The Foster Mount, as it was known, worked quite well on the early Nieuport and Sopwith fighters. But there were still some major issues that needed to be fixed. The .303 Lewis gun that was used in the mountings had a magazine capacity of 97 rounds. While this seems like a lot, the gun could empty this in about 10.5 seconds. Once the magazine was empty, the pilot had to pivot the gun down and replace the magazine, something that was nearly impossible in a fast-paced air-to-air engagement. 

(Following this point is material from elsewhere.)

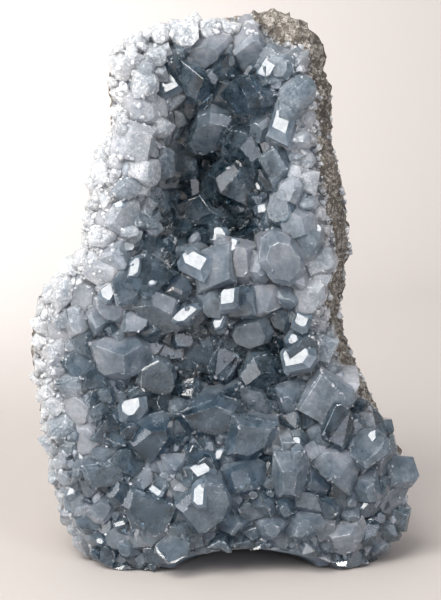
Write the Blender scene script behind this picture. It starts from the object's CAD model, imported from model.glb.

The best solution to this problem, used for the rest of WWI and WWII, was the interrupter gear. Basically, the engine driveshaft drove a cam that would prevent the gun from firing when the propeller was in front of it. Whenever the propeller was in front of the guns, the interrupter gear prevented the gun from firing. This mechanism was first used on the Fokker Eindecker, a small single-gun German fighter. The advantage gained by having a fixed forwards-firing gun was immediately visible. From July 1915 to early 1916 the Eindeckers gained total air superiority over the Allies, racking up a large amount of kills. This period was called the "Fokker Scourge" by Allied aviators.
"Vrrrooooommm" -Fokker Eindecker

Soon, however, Allied research into interrupters matched German technology, and the Eindeckers soon had worthy allied opponents in the sky. And by mid-1916 the Eindecker was all but obsolete, overtaken by new German and Allies types. Interrupter mechanisms led to a few innovations that benefited many military fields. Most machine guns of the time operated on an open-bolt cycle, which was mechanically simple but very hard to time precisely (imprecise timing will shoot off your propeller). A new type of machine gun, operating on a closed-bolt cycle, was adapted to interrupter mechanisms. These new guns were fed by an ammunition belt, unlike older aircraft guns, which used drum or box magazines. All of the ammunition could be connected together into a long belt (The Eindecker had 500 rounds), which allowed the pilot to focus on shooting down the enemy and not replacing the magazine every hundred rounds. Air-cooled machine guns also came to the forefront in aircraft design. Early machine guns were cooled by a water jacket around the barrel. While this worked well for ground troops, aircraft needed to remain light. Air-cooled machine guns were developed to fix this problem. Instead of being cooled by flowing water, the barrel was cooled by air rushing over it.

Two MG 08 Machine Guns on a Fokker Triplane. The perforated sleeves for air-cooling the barrel are visible, as is the belt feed system to the right of the guns. 
Most interrupter systems operated off of a gear drive on the driveshaft that prevented the gun from firing when the propeller is in front of the gun. An important clarification must be made here: The interrupter does not sense if the propeller is in front of the gun. It is purely reliant on good timing. It happened a few times where the interrupter gear failed and the propeller was shot off. Overall, though, the interrupter gear proved to be a very important and influential innovation in the field of warplanes, influencing many other fields of engineering. Air-cooled belt-fed machine guns have become virtually the only type on the battlefield, and almost all fighter aircraft now have fixed forwards firing guns. The interrupter mechanism was used throughout WWII up until the advent of jet aircraft rendered it obsolete.
A Bf-109E, one of Germany's best early-WWII fighters, gets it interrupter adjusted
A Lockheed P-80 Shooting Star, one of the first jet fighters. Evidently there is no propeller to get in the way of the six .50 Cal. machine guns, thus not needing an interrupter gear.

2 comments:

Anonymous said...

The information was organized clearly with helpful images. Very interesting topic and I like the labels under your pictures to clarify the image. I think maybe next time, you could make the images smaller because it would be nice to read the passage while looking at the picture without a lot of scrolling. Nice blog!

Anonymous said...

Fascinating! Great images, good research. Evidently lots of effort was put into this.